The "Fisherian" approach is what we shall term the canonical "Neoclassical Macromodel" -- i.e. the one with money neutrality, Say's Law and full employment equilibrium. This is the approach that was completely "Anglo-American" in its creation and propagation. It was to the Fisherian tradition that the Cambridge Marshallians contributed. This is the version that the Keynesian Revolution was directed against.

The Hayekian approach is a considerably different but ultimately more interesting approach, deriving its inspiration from a long Continental European tradition of structural analysis. It is one with financial and monetary non-neutrality, where Say's Law is violated, where macrofluctuations are real phenomena, endogenously driven by "disproportionalities" between sectors, where growth is part of the story and where there can be unemployment equilibrium.
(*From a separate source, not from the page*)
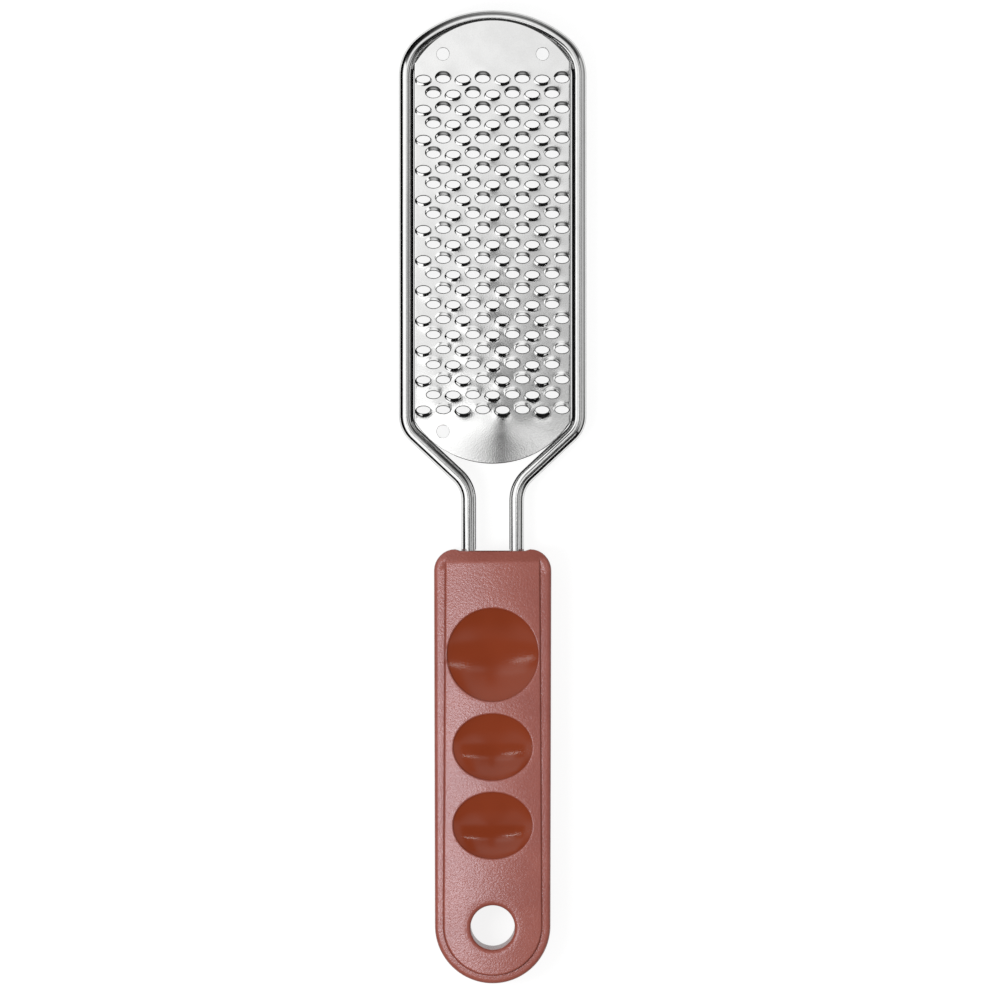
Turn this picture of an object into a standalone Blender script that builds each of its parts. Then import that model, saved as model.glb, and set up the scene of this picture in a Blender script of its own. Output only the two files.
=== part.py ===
"""Foot file: a punched steel plate on a bent rod frame, with a handle moulded round the rod ends.

Lengths are metres. The tool lies on the flat back of its handle: +X runs across it, +Y from the
handle to the tip, and +Z rises from the back to the face that carries the teeth. The origin is
under the middle of the tool.
"""

import math

import bmesh
import bpy
from mathutils import Matrix

TOOL_LENGTH = 0.260

# Handle: a flat sided grip with a round end, and a raised, crowned panel on its front
HANDLE_LENGTH = 0.1157
HANDLE_WIDTH = 0.0313
HANDLE_END_WIDTH = 0.0308
HANDLE_CORNER_RADIUS = 0.0056
HANDLE_RIM_DEPTH = 0.0144
HANDLE_EDGE_ROUNDING = 0.0020
PANEL_SIDE_INSET = 0.0031
PANEL_TOP_INSET = 0.0012
PANEL_END_INSET = 0.0024
PANEL_RISE = 0.0006
PANEL_CROWN = 0.0008
PANEL_EDGE_ROUNDING = 0.0005
PANEL_SLOPE_LENGTH = 0.0032
PANEL_SLOPE_DROP = 0.0012
MOUTH_WIDTH = 0.0184
MOUTH_DEPTH = 0.0004
SKIN_THICKNESS = 0.0020
FIT_GAP = 0.0003

# Dishes in the front: each one's middle is a distance below the handle's top, and its rim keeps
# a margin to the panel's sides
THUMB_DISH_PLACE = 0.0280
THUMB_DISH_LENGTH = 0.0248
THUMB_DISH_MARGIN = 0.0004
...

It is striking to realize how different macroeconomics might be today had Neoclassicals taken the Hayekian rather than the Fisherian route. Dennis H. Robertson and the Stockholm School can be, with some reservations, considered part of this "Hayekian" tradition.

After 1936, the Neoclassical macromodel effectively disappeared. Of course, the Neoclassical-Keynesian Synthesis model - as pursued by such eminent figures such as Franco Modigliani (1944), is very different from the older Neoclassical model -- which should be no surprise. If Neoclassical macroeconomics only broke out of its Keynesian shadow to return to the spirit of the 1920s only after the Monetarist and New Classical revolutions of the 1970s and 1980s.

However, we should make note of two particularly famous post-1936 attempts at resurrecting static Neoclassical macrotheory, namely those by John Hicks (1939) and Don Patinkin (1956), which spawned, in turn, the late 1960s-early 1970s attempt at creating a "Walrasian-Keynesian" synthesis. This movement, which deserves considerably more attention than it is given today, can be considered as part of the "Hayekian" legacy.